__Data shown__:
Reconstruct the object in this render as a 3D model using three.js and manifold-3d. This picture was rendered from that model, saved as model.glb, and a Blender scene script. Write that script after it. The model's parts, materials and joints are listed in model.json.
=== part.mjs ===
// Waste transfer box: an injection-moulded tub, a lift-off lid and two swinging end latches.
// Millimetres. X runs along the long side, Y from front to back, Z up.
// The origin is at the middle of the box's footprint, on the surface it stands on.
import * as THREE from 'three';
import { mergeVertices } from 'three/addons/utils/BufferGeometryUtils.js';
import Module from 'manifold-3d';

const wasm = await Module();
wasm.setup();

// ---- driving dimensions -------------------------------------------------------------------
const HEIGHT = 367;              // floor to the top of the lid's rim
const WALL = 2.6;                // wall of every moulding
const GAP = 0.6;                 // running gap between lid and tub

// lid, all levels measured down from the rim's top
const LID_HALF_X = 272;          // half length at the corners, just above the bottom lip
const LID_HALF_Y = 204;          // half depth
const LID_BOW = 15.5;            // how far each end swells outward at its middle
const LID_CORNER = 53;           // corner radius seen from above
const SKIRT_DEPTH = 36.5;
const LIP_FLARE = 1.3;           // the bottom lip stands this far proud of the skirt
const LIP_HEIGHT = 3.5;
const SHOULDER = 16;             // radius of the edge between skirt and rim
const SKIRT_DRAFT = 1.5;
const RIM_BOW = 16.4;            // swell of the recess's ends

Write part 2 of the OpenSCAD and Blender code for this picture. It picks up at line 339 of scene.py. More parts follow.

__Do this__:
Copy every line exactly. Leave nothing out.

__Exercise solution__:
Reconstruct the object in this render as a 3D model using three.js and manifold-3d. This picture was rendered from that model, saved as model.glb, and a Blender scene script. Write that script after it. The model's parts, materials and joints are listed in model.json.
=== part.mjs ===
// Waste transfer box: an injection-moulded tub, a lift-off lid and two swinging end latches.
// Millimetres. X runs along the long side, Y from front to back, Z up.
// The origin is at the middle of the box's footprint, on the surface it stands on.
import * as THREE from 'three';
import { mergeVertices } from 'three/addons/utils/BufferGeometryUtils.js';
import Module from 'manifold-3d';

const wasm = await Module();
wasm.setup();

// ---- driving dimensions -------------------------------------------------------------------
const HEIGHT = 367;              // floor to the top of the lid's rim
const WALL = 2.6;                // wall of every moulding
const GAP = 0.6;                 // running gap between lid and tub

// lid, all levels measured down from the rim's top
const LID_HALF_X = 272;          // half length at the corners, just above the bottom lip
const LID_HALF_Y = 204;          // half depth
const LID_BOW = 15.5;            // how far each end swells outward at its middle
const LID_CORNER = 53;           // corner radius seen from above
const SKIRT_DEPTH = 36.5;
const LIP_FLARE = 1.3;           // the bottom lip stands this far proud of the skirt
const LIP_HEIGHT = 3.5;
const SHOULDER = 16;             // radius of the edge between skirt and rim
const SKIRT_DRAFT = 1.5;
const RIM_BOW = 16.4;            // swell of the recess's ends

Write part 2 of the OpenSCAD and Blender code for this picture. It picks up at line 339 of scene.py. More parts follow.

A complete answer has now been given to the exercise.